• **Exercise details**
In the listing that follows, the range to quote begins at the line that has "for (c = [0:key_cols" and ends after the line that has "bpy.context.scene.collection.objects.link(empty)"; quote it verbatim and add nothing.

++++ Given records

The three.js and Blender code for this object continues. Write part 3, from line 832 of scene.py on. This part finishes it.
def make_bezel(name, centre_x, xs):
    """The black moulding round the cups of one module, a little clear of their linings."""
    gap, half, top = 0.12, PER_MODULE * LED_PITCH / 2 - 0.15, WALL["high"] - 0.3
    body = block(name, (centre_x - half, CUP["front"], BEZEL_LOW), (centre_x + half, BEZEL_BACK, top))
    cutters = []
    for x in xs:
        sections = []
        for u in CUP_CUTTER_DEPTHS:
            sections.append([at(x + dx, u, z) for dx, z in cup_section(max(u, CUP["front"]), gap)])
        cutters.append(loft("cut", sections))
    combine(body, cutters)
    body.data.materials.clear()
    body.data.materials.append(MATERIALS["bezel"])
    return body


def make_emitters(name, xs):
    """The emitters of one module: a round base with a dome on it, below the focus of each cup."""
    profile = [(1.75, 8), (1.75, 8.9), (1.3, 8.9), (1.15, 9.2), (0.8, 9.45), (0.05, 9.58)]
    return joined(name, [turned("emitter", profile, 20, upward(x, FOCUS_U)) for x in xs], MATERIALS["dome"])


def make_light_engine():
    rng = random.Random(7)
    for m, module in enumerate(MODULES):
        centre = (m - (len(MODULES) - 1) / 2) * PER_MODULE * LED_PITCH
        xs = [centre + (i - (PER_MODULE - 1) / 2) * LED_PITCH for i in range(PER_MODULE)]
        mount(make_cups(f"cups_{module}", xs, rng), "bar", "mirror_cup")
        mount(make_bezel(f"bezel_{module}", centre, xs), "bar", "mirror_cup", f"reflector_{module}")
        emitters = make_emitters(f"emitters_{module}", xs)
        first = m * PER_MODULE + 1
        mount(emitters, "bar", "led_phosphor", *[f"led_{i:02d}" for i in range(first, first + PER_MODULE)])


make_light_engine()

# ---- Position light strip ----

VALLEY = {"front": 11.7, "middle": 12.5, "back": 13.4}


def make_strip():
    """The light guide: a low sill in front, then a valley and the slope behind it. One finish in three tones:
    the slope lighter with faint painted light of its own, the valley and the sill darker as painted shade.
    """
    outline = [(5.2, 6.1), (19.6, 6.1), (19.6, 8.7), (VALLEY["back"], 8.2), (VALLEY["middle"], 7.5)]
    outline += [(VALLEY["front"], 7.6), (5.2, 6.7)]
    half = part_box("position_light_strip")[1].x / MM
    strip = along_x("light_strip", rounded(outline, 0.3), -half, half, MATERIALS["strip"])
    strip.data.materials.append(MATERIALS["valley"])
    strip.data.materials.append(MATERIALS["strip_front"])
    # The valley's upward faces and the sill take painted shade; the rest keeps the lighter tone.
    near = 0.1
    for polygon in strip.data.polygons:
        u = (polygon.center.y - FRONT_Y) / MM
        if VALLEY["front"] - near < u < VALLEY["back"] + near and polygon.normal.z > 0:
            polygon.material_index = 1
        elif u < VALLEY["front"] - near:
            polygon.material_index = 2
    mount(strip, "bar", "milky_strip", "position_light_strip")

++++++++
++++ Given records

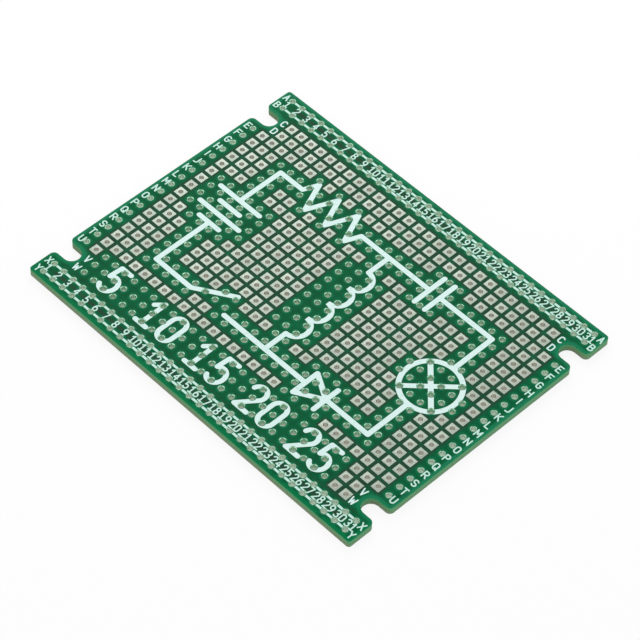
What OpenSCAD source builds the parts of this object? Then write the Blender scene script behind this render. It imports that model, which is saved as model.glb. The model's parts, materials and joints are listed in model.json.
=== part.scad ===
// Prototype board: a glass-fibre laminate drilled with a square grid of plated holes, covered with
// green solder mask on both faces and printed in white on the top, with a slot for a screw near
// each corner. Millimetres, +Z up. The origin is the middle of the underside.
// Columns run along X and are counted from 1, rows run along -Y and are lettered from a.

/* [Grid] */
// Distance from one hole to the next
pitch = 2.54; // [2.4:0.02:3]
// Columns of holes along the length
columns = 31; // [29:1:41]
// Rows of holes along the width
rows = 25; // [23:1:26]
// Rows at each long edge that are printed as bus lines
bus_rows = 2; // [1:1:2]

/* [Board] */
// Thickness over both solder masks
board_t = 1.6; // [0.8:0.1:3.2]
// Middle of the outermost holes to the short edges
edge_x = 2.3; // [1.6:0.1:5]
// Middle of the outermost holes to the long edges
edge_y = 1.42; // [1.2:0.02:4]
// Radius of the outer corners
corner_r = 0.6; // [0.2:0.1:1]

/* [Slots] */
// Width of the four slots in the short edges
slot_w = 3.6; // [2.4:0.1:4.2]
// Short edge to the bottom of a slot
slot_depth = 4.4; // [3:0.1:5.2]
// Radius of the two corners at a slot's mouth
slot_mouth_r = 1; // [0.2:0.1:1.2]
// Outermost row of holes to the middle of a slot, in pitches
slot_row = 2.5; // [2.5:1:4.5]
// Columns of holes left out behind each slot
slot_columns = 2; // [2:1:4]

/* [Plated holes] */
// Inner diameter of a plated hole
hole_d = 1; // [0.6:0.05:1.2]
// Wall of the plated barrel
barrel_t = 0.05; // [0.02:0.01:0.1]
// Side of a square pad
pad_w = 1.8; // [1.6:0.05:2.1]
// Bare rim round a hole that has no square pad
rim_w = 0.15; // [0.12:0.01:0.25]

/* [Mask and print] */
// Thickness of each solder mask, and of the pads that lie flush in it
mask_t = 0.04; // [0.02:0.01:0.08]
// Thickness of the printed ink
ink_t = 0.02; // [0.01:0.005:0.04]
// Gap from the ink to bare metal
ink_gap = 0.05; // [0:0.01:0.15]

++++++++
++++ Given records

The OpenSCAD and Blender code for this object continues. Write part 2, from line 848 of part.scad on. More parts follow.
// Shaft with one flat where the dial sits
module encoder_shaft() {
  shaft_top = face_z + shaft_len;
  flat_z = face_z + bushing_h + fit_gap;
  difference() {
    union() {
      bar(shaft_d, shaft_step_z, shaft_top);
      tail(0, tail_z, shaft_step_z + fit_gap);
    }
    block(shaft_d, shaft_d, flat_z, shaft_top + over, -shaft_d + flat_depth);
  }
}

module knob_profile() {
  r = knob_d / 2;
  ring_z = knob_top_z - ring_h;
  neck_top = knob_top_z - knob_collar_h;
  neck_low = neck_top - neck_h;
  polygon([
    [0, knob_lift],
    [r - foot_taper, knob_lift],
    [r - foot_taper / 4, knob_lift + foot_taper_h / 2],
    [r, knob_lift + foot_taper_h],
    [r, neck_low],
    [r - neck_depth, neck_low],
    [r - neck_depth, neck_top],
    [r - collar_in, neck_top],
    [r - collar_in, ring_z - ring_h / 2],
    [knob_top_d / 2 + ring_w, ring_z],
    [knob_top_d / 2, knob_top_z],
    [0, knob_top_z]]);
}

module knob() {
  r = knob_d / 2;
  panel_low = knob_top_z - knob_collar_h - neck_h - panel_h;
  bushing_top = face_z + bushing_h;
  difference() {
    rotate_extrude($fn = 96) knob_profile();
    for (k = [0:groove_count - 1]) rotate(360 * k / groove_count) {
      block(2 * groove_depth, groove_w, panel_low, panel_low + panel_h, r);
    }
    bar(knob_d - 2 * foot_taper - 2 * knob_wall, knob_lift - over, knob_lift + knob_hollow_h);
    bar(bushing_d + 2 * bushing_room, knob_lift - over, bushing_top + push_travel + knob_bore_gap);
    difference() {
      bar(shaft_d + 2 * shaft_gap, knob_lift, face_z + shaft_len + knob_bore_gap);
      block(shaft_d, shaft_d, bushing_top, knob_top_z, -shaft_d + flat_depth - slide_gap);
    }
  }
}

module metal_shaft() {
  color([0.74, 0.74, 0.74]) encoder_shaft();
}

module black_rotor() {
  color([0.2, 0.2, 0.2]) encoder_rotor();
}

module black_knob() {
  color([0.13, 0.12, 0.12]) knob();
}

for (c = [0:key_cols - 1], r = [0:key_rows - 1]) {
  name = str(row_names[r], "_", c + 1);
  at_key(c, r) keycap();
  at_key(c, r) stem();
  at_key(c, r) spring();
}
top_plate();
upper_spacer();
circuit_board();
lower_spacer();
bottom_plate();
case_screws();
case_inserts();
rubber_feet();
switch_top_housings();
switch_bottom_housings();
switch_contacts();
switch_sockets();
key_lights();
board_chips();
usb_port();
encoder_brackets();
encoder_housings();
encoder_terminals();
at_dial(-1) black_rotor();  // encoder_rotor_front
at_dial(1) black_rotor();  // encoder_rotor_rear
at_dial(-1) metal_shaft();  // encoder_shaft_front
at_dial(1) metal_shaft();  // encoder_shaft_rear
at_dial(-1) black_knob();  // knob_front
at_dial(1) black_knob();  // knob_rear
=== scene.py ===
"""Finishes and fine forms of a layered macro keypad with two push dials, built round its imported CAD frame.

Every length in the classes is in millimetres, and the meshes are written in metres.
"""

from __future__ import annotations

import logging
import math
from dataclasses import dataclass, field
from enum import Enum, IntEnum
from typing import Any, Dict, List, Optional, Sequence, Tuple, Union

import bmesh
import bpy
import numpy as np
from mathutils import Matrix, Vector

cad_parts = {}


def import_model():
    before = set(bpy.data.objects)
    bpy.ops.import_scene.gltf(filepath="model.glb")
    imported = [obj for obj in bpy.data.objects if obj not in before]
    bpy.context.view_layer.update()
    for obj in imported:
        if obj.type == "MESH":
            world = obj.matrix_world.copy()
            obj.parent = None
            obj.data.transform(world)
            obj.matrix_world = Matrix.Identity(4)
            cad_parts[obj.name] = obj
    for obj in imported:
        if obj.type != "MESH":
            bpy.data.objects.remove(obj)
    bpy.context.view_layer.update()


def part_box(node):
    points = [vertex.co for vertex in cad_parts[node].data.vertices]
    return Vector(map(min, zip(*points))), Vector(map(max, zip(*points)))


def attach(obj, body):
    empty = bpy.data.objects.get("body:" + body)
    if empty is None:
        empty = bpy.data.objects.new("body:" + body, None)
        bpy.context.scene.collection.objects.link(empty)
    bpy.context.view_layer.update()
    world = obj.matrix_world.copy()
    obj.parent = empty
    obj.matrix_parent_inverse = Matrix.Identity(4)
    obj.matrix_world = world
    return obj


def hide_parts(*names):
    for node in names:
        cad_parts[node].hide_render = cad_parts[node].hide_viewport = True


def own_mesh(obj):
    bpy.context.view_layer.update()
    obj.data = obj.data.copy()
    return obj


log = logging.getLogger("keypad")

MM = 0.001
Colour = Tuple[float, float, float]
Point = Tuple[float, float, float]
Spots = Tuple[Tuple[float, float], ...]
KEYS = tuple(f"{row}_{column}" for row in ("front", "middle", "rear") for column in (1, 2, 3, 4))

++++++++

• **Exercise result**
for (c = [0:key_cols - 1], r = [0:key_rows - 1]) {
  name = str(row_names[r], "_", c + 1);
  at_key(c, r) keycap();
  at_key(c, r) stem();
  at_key(c, r) spring();
}
top_plate();
upper_spacer();
circuit_board();
lower_spacer();
bottom_plate();
case_screws();
case_inserts();
rubber_feet();
switch_top_housings();
switch_bottom_housings();
switch_contacts();
switch_sockets();
key_lights();
board_chips();
usb_port();
encoder_brackets();
encoder_housings();
encoder_terminals();
at_dial(-1) black_rotor();  // encoder_rotor_front
at_dial(1) black_rotor();  // encoder_rotor_rear
at_dial(-1) metal_shaft();  // encoder_shaft_front
at_dial(1) metal_shaft();  // encoder_shaft_rear
at_dial(-1) black_knob();  // knob_front
at_dial(1) black_knob();  // knob_rear
=== scene.py ===
"""Finishes and fine forms of a layered macro keypad with two push dials, built round its imported CAD frame.

Every length in the classes is in millimetres, and the meshes are written in metres.
"""

from __future__ import annotations

import logging
import math
from dataclasses import dataclass, field
from enum import Enum, IntEnum
from typing import Any, Dict, List, Optional, Sequence, Tuple, Union

import bmesh
import bpy
import numpy as np
from mathutils import Matrix, Vector

cad_parts = {}


def import_model():
    before = set(bpy.data.objects)
    bpy.ops.import_scene.gltf(filepath="model.glb")
    imported = [obj for obj in bpy.data.objects if obj not in before]
    bpy.context.view_layer.update()
    for obj in imported:
        if obj.type == "MESH":
            world = obj.matrix_world.copy()
            obj.parent = None
            obj.data.transform(world)
            obj.matrix_world = Matrix.Identity(4)
            cad_parts[obj.name] = obj
    for obj in imported:
        if obj.type != "MESH":
            bpy.data.objects.remove(obj)
    bpy.context.view_layer.update()


def part_box(node):
    points = [vertex.co for vertex in cad_parts[node].data.vertices]
    return Vector(map(min, zip(*points))), Vector(map(max, zip(*points)))


def attach(obj, body):
    empty = bpy.data.objects.get("body:" + body)
    if empty is None:
        empty = bpy.data.objects.new("body:" + body, None)
        bpy.context.scene.collection.objects.link(empty)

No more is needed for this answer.